Fans have flooded social media with amusing memes about how upset they are to be missing out on their regular fix of “finger-lickin good” chicken. Their torment is real.

But if it’s torment you want, take a look at KFC’s track record on animal welfare. In 2015, the BBC’s Billion Dollar Chicken Shop documentary filmed tens of thousands of chickens being squeezed together in dark sheds, stinking with ammonia.

An investigator found some birds were so lame and deformed they could only “drag themselves to the food and water troughs by their wings”, while others “stood motionless, too dazed or dying to move”.

The poor birds live in these windowless sheds for just 35 days before being unceremoniously grabbed by their legs and sent to be gassed, then chopped into nine pieces and shipped to KFC branches. Try and turn that into a funny meme.

Disturbing practices have been found at the chicken giant’s suppliers around the world, everywhere from Germany to New Zealand, India to the US.
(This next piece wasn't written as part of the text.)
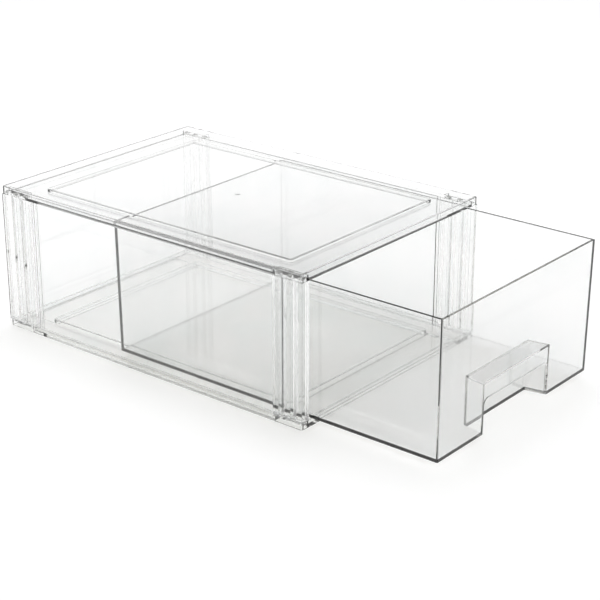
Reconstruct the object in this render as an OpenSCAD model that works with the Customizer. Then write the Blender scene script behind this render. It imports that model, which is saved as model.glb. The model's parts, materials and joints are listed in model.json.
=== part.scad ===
// Clear stacking desk organizer: a casing of five moulded panels round one deep drawer.
// The front faces -Y, the width runs along X, and the casing stands on z = 0.

/* [Casing] */
// Width of the casing over the panels' rims
case_w = 240; // [200:1:320]
// Depth of the casing from front to back
case_d = 340; // [260:1:420]
// Height of the casing
case_h = 132; // [100:1:200]

/* [Top and base panels] */
// Height of the base panel, at its rim and at its raised middle
base_h = 6.3; // [5:0.1:10]
// Thickness of the base panel's plate
base_t = 3; // [2:0.1:4]
// Height of the top panel at its rim
lid_h = 7; // [5.5:0.1:12]
// Thickness of the top panel's plate
lid_t = 2; // [1.6:0.1:4]
// How far the top panel's middle stands up from its border
lid_rise = 2.5; // [1:0.1:4]
// Thickness of the rim that runs round both panels
rim_t = 2.2; // [1.6:0.1:4]
// Radius of the upright corners
corner_r = 3; // [2:0.5:6]
// Width of the flat border at the left and right
border_x = 24.5; // [18:0.5:40]
// Width of the flat border at the front and back
border_y = 31; // [20:0.5:50]
// Thickness of the upright step between border and middle
step_t = 2.4; // [1.6:0.1:4]
// Radius of the corners of the middle
middle_r = 2.5; // [1:0.5:8]
// Diameter of the round marks that the moulding gates leave on the panels
gate_d = 4.8; // [2:0.2:8]
// Height of the gate marks
gate_h = 0.4; // [0.2:0.1:1]

/* [Side panels] */
// Thickness of the side wall
wall_t = 2; // [1.4:0.1:4]
// How far the ribs stand out from the wall
rib_out = 7; // [5:0.5:12]
// Width of one rib
rib_w = 6; // [4:0.5:9]
// Width of the groove between two ribs
rib_gap = 6; // [3:0.5:10]
// Number of ribs at each end
rib_count = 3; // [2:1:4]
// Radius of the ribs' outer edges
rib_r = 0.8; // [0.3:0.1:1.5]
// Diameter of the pegs on the ribs' ends
peg_d = 2.4; // [1.6:0.1:4]
// Length of the pegs
peg_l = 2.4; // [1.5:0.1:4]
// Gap round a peg in its socket
peg_clear = 0.1; // [0.05:0.05:0.3]
// Gap past the end of a peg
peg_end_clear = 0.3; // [0.2:0.1:1]
// Diameter of the round marks in the grooves between the ribs
pin_d = 2.4; // [1:0.1:4]

/* [Back panel] */
// Thickness of the back panel
back_t = 2.2; // [1.6:0.1:4]
// Depth of the grooves that hold it
groove_in = 2.2; // [1:0.1:3]
// Gap between the back panel and what holds it
back_clear = 0.2; // [0.1:0.05:0.5]

/* [Drawer] */
// How far the drawer stands open
open_by = 123; // [0:1:200]
// Thickness of the drawer walls
drawer_wall = 2.3; // [1.6:0.1:4]
// Thickness of the drawer floor
drawer_floor = 2.4; // [1.6:0.1:4]
// How much the drawer narrows from rim to floor on each side
drawer_draft = 1; // [0.3:0.1:3]
// Radius of the drawer's upright corners
drawer_r = 3.5; // [2:0.5:10]
// Radius of the drawer's bottom edges
drawer_edge_r = 2.4; // [1:0.1:6]
// Gap at each side of the drawer
side_clear = 2; // [0.5:0.1:4]
// Gap between the base and the drawer
floor_clear = 0.3; // [0.2:0.1:1]
// Gap between the drawer and the top panel
top_clear = 1; // [0.5:0.1:4]
// How far the closed drawer sits behind the casing's front
front_inset = 1; // [0:0.5:5]
// Gap behind the closed drawer
back_gap = 1; // [0.5:0.5:10]

/* [Finger pull] */
// Width of the pull at the front
pull_w = 94; // [70:1:140]
// Height of the pull above the drawer's underside
pull_h = 45; // [30:1:70]
// Depth of the pull behind the drawer's front
pull_d = 20; // [15:0.5:35]
// How much the pull narrows towards the back on each side
pull_draft = 3.5; // [1:0.5:6]
// Height of the lip that the fingers hook behind
lip_h = 14.5; // [8:0.5:25]
// Radius of the upper corners of the opening under the lip
lip_r = 6; // [2:0.5:10]
// Thickness of the plastic round the pull
pull_t = 2; // [1.4:0.1:4]

/* [Hidden] */
$fn = 48;
clear_plastic = [0.87, 0.93, 0.95, 0.35];
cut = 1;                                   // how far a cut reaches past the face that it opens

post_len = rib_count * rib_w + (rib_count - 1) * rib_gap;
wall_out = case_w / 2 - rib_out;           // outer face of the side wall
wall_in = wall_out - wall_t;               // inner face of the side wall
lid_z = case_h - lid_h;                    // underside of the top panel
panel_h = lid_z - base_h;                  // height of the ribs between the two panels
inner_h = lid_z - base_t;                  // height of the walls that stand on the base's border
socket_depth = peg_l + peg_end_clear;
back_out = case_d / 2 - rim_t - back_clear;
back_in = back_out - back_t;

drawer_w = 2 * (wall_in - side_clear);
drawer_front = -case_d / 2 + front_inset;  // front face of the closed drawer
drawer_back = back_in - back_gap;          // rear face of the closed drawer
drawer_d = drawer_back - drawer_front;
drawer_z = base_h + floor_clear;
drawer_h = lid_z - top_clear - drawer_z;

// Outline of a plate with rounded corners, centred on the origin.
module rounded_plate(w, d, r) {
    square([w - 2 * r, d], center = true);
    square([w, d - 2 * r], center = true);
    for (x = [-1, 1], y = [-1, 1])
        translate([x * (w / 2 - r), y * (d / 2 - r)]) circle(r);
}

// Places its children at the middle of each rib of the posts, on the right side.
module at_ribs() {
    for (end = [-1, 1], i = [0 : rib_count - 1])
        translate([case_w / 2 - rib_out / 2, end * (case_d / 2 - rib_w / 2 - i * (rib_w + rib_gap)), 0])
            children();
}

// Places its children at the middle of each groove between two ribs, on the right side.
module at_grooves() {
    pitch = rib_w + rib_gap;
    for (end = [-1, 1], i = [0 : rib_count - 2])
        translate([wall_out, end * (case_d / 2 - rib_w / 2 - (i + 0.5) * pitch), 0])
            children();
}

// A rib's cross-section, rounded on its two outer edges, growing from the wall.
module rib_outline() {
    half = rib_out / 2;
    translate([-half - cut / 2, -rib_w / 2]) square([rib_out - rib_r + cut / 2, rib_w]);
    translate([-half, -rib_w / 2 + rib_r]) square([rib_out, rib_w - 2 * rib_r]);
    for (y = [-1, 1])
        translate([half - rib_r, y * (rib_w / 2 - rib_r)]) circle(rib_r);
}

// A pan-shaped moulding: a plate with a rim, a raised middle that is hollow below,
// and four corner blocks that take the pegs of the side panels.
module pan(h, plate, rise) {
    block_w = case_w / 2 - wall_in;
    mid_w = case_w - 2 * border_x;
    mid_d = case_d - 2 * border_y;
    difference() {
        linear_extrude(h) rounded_plate(case_w, case_d, corner_r);
        // channel between the rim, the raised middle and the corner blocks
        translate([0, 0, plate]) linear_extrude(h) difference() {
            rounded_plate(case_w - 2 * rim_t, case_d - 2 * rim_t, corner_r - rim_t / 2);
            rounded_plate(mid_w, mid_d, middle_r);
            for (x = [-1, 1], y = [-1, 1])
                translate([x * (case_w - block_w) / 2, y * (case_d - post_len) / 2])
                    square([block_w, post_len], center = true);
        }
        // what is left out above the middle and the corner blocks, where they are lower than the rim
        translate([0, 0, plate + rise]) linear_extrude(h)
            rounded_plate(case_w - 2 * rim_t, case_d - 2 * rim_t, corner_r - rim_t / 2);
        // hollow under the raised middle
        translate([0, 0, -cut]) linear_extrude(rise + cut)
            rounded_plate(mid_w - 2 * step_t, mid_d - 2 * step_t, middle_r / 2);
    }
}

// A socket for each peg of both side panels, from z = 0 to the sockets' depth.
module sockets() {
    for (side = [0, 1]) mirror([side, 0, 0]) at_ribs()
        cylinder(d = peg_d + 2 * peg_clear, h = socket_depth);
}

module base_panel() {
    color(clear_plastic) {
        difference() {
            pan(base_h, base_t, base_h - base_t);
            translate([0, 0, base_h - socket_depth]) sockets();
        }
        translate([0, 0, base_h - base_t - gate_h]) cylinder(d = gate_d, h = gate_h + cut);
    }
}

module top_panel() {
    color(clear_plastic) translate([0, 0, lid_z]) {
        difference() {
            pan(lid_h, lid_t, lid_rise);
            sockets();
        }
        translate([0, 0, lid_t + lid_rise - cut]) cylinder(d = gate_d, h = gate_h + cut);
    }
}

// Side panel on the +X side: thin wall, posts of ribs and the pegs on their ends.
module side_panel() {
    difference() {
        union() {
            // wall, down to the base's border between the posts and to the corner blocks at the posts
            translate([wall_in, -case_d / 2 + post_len + back_clear, base_t])
                cube([wall_t, case_d - 2 * post_len - 2 * back_clear, inner_h]);
            translate([wall_in, -case_d / 2, base_h]) cube([wall_t, case_d, panel_h]);
            at_ribs() translate([0, 0, base_h]) linear_extrude(panel_h) rib_outline();
            at_ribs() translate([0, 0, base_h - peg_l]) cylinder(d = peg_d, h = panel_h + 2 * peg_l);
            at_grooves() translate([-wall_t / 2, 0, case_h / 2]) rotate([0, 90, 0])
                cylinder(d = pin_d, h = wall_t / 2 + gate_h);
        }
        // groove for the back panel
        translate([wall_in - cut, back_in - back_clear, 0])
            cube([groove_in + back_clear + cut, back_t + 2 * back_clear, case_h]);
    }
}

module right_side_panel() {
    color(clear_plastic) side_panel();
}

module left_side_panel() {
    color(clear_plastic) mirror([1, 0, 0]) side_panel();
}

// Back panel: its sides stand in the side panels' grooves, and its corners clear the corner blocks.
module back_panel() {
    narrow = 2 * (wall_in - back_clear);
    wide = 2 * (wall_in + groove_in);
    color(clear_plastic) translate([0, back_in, 0]) {
        translate([-narrow / 2, 0, base_t]) cube([narrow, back_t, inner_h]);
        translate([-wide / 2, 0, base_h]) cube([wide, back_t, panel_h]);
    }
}

// A box that widens by draft on each side towards its top, with rounded corners and bottom edges.
module drafted_box(w, d, h, draft, r, edge_r) {
    hull() {
        for (x = [-1, 1], y = [-1, 1]) {
            translate([x * (w / 2 - draft - r), y * (d / 2 - draft - r), edge_r])
                rotate_extrude($fn = 32) {
                    translate([r - edge_r, 0]) intersection() {
                        circle(edge_r, $fn = 32);
                        translate([0, -edge_r]) square(edge_r);
                    }
                    translate([0, -edge_r]) square([r - edge_r, edge_r]);
                }
            translate([x * (w / 2 - r), y * (d / 2 - r), h - 0.01])
                cylinder(r = r, h = 0.01, $fn = 32);
        }
    }
}

// The block that the finger pull takes out of the drawer, from its front face backwards.
// It starts at y = front, grows by t on its closed sides, and its edges are rounded by r.
module pull_block(front, t, r) {
    front_x = pull_w / 2 + t - r;
    back_x = front_x - pull_draft;
    top = pull_h - pull_t + t - r;
    hull() for (side = [-1, 1]) {
        translate([side * front_x, front, top]) rotate([-90, 0, 0]) cylinder(r = r, h = 0.01, $fn = 24);
        translate([side * front_x - r, front, -cut]) cube([2 * r, 0.01, top + cut]);
        translate([side * back_x, pull_d + t - r, top]) sphere(r, $fn = 24);
        translate([side * back_x, pull_d + t - r, -cut]) cylinder(r = r, h = top + cut, $fn = 24);
    }
}

// The opening in the drawer's front under the lip.
module finger_opening() {
    open_h = pull_h - lip_h;
    lip_back = drawer_draft + drawer_wall;
    translate([0, lip_back, 0]) rotate([90, 0, 0]) linear_extrude(lip_back + cut) {
        translate([-pull_w / 2, -cut]) square([pull_w, open_h - lip_r + cut]);
        translate([-pull_w / 2 + lip_r, 0]) square([pull_w - 2 * lip_r, open_h]);
        for (side = [-1, 1])
            translate([side * (pull_w / 2 - lip_r), open_h - lip_r]) circle(lip_r);
    }
}

// The drawer's outside as one solid block.
module drawer_block() {
    drafted_box(drawer_w, drawer_d, drawer_h, drawer_draft, drawer_r, drawer_edge_r);
}

// The space for the drawer's contents, before the finger pull takes its share.
module drawer_inside() {
    r = drawer_r - drawer_wall / 2;
    translate([0, 0, drawer_floor])
        drafted_box(drawer_w - 2 * drawer_wall, drawer_d - 2 * drawer_wall,
                    drawer_h - drawer_floor + cut, drawer_draft, r, r);
}

module drawer() {
    round = 2.5;                           // radius of the pull's edges inside the drawer
    color(clear_plastic) translate([0, (drawer_front + drawer_back) / 2 - open_by, drawer_z])
    difference() {
        union() {
            difference() {
                drawer_block();
                drawer_inside();
            }
            intersection() {
                drawer_block();
                translate([0, -drawer_d / 2, 0]) pull_block(0, pull_t, round);
            }
        }
        translate([0, -drawer_d / 2, 0]) {
            pull_block(drawer_draft + drawer_wall, 0, round - pull_t);
            finger_opening();
        }
    }
}

top_panel();
base_panel();
left_side_panel();
right_side_panel();
back_panel();
drawer();
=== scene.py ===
import bpy, bmesh, json, math
from mathutils import Matrix, Vector

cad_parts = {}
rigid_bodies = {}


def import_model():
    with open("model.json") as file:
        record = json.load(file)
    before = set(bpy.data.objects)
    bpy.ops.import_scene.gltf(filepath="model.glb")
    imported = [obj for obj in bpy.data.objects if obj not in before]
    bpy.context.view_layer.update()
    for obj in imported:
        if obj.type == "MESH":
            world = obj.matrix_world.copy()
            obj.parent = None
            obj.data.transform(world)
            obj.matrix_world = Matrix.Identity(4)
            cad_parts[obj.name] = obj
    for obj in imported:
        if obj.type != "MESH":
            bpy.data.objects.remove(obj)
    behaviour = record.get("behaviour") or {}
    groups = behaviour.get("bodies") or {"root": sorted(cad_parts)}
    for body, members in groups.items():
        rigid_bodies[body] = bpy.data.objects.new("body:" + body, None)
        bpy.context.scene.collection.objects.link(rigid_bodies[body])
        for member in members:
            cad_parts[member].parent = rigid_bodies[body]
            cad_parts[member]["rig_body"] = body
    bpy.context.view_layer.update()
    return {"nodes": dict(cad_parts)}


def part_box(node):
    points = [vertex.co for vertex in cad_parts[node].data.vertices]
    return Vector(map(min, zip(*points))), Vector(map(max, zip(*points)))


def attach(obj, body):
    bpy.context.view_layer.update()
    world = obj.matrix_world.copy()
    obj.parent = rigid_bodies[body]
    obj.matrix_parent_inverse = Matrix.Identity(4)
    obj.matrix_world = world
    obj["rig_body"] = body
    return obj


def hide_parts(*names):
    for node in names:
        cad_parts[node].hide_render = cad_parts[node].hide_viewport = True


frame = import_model()
scene = bpy.context.scene
scene.view_settings.view_transform = "Standard"

# Light crosses up to twenty clear walls here, so it may turn more often than usual.
lightPaths = {"max_bounces": 40, "transmission_bounces": 40, "glossy_bounces": 24,
              "transparent_max_bounces": 48}
for setting, value in lightPaths.items():
    setattr(scene.cycles, setting, value)
print("frame loaded:", len(frame["nodes"]), "CAD nodes")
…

In 2004, workers at a West Virginia slaughterhouse were documented tearing the heads off live birds and writing graffiti with their blood. They also spat tobacco into the chickens’ eyes and spray-painted their faces. In one clip, booted workers jumped on live chickens, splashing blood and guts on the lens of the hidden camera.
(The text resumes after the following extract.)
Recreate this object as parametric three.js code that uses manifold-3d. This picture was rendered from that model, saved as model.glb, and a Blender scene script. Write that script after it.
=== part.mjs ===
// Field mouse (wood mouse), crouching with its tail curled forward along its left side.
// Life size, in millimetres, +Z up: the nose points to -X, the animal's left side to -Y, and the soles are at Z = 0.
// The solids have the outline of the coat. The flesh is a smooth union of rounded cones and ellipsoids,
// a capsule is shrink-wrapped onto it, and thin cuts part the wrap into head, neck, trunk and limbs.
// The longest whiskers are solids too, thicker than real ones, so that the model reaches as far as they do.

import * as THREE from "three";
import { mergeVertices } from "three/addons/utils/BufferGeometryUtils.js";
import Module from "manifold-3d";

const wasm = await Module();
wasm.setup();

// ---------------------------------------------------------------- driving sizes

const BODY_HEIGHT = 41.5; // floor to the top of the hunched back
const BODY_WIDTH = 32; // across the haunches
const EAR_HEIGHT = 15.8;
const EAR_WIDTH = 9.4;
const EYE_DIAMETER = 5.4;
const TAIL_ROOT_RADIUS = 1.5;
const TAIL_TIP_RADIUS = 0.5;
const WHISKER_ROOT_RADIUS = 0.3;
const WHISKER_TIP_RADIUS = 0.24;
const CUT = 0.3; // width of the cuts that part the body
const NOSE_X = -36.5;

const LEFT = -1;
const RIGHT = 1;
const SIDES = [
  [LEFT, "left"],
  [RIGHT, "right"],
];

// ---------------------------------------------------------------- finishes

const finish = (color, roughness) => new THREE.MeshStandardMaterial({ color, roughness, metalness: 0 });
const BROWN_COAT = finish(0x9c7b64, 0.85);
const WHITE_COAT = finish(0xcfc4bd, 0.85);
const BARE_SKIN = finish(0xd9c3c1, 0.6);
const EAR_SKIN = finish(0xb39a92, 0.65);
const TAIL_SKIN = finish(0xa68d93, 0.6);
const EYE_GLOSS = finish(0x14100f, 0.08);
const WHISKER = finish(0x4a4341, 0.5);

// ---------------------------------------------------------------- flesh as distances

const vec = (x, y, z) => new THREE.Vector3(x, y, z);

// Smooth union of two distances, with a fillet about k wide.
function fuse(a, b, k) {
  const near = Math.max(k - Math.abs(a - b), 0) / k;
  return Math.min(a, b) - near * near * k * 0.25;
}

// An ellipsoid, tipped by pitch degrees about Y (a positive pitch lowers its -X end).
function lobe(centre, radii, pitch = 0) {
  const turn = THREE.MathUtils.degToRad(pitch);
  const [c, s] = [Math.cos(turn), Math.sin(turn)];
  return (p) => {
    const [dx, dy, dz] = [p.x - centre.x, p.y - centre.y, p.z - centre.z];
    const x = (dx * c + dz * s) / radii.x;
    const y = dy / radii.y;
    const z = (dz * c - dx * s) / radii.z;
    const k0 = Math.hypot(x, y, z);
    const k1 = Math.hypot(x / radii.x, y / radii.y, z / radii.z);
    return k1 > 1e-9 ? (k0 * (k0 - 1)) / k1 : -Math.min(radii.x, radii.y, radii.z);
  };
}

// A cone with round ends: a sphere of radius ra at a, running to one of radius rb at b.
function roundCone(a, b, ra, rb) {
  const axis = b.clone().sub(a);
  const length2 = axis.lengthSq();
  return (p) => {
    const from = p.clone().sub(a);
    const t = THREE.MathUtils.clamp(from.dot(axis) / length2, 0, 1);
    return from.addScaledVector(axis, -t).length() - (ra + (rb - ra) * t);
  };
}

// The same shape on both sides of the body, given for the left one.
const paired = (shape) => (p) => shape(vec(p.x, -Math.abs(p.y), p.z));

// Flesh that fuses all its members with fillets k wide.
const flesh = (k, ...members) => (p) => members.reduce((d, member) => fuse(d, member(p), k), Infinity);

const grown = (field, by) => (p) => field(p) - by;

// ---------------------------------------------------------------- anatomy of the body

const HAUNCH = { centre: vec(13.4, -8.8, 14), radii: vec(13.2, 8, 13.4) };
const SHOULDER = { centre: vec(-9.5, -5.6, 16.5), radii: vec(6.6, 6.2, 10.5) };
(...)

"I have visited many poultry slaughterhouses, but I have never seen cruelty to chickens to the extent shown on this videotape," said a professor of animal welfare at Cambridge University. Yet the abattoir had proudly won KFC’s “supplier of the year” award.

At a Missouri slaughterhouse, which had won the same award, an investigator found live birds being thrown by workers, boiled alive, and injured by broken transport cages.
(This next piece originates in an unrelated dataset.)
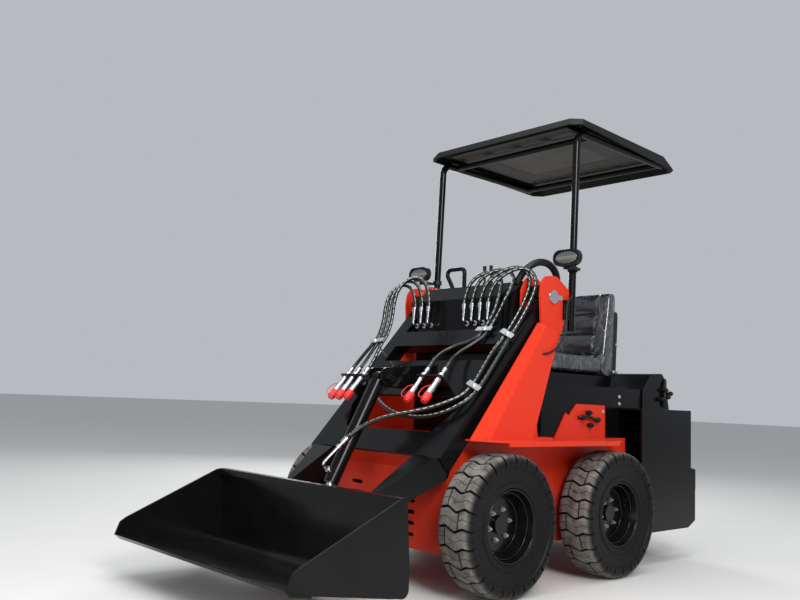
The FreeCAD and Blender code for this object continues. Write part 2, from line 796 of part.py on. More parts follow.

Sometimes people who feel guilty when they eat a sheep, a pig or a cow aren’t so worried about eating chicken. They think they’re just silly birds. But experts tell us chickens communicate using complex vocalisations and engage in mathematical reasoning.

They are clever, cheeky and sociable. They form friendships, care for their families, love dust-bathing, nest-building and roosting in trees. These are the sweet beings that are slaughtered and served to you in your bucket.

Even if you put questions of morality to one side, eating chicken is a weird thing to do. Birds are often fed huge amounts of antibiotics to keep them alive, studies have shown that as much as 92 per cent of chicken on sale is contaminated with faecal matter, and food poisoning from poultry makes almost a quarter of a million Brits sick every year.

But it’s a lucrative trade, so fried chicken outlets keep all this suffering and ickiness hidden from you. It’s not just the blend of herbs and spices that are kept secret.

Every day in the UK, 2.5 million chickens are slaughtered for meat – that’s 30 deaths every second. Around 98 per cent were intensively farmed. Many were killed before they had even grown out of the cheeping stage.

Jonathan Safran Foer, in his brilliant book Eating Animals, describes KFC as “arguably the company that has increased the sum total suffering in the world more than any other in history”.

He’s right. I hope the doors of Kentucky Fried Carnage remain closed for good.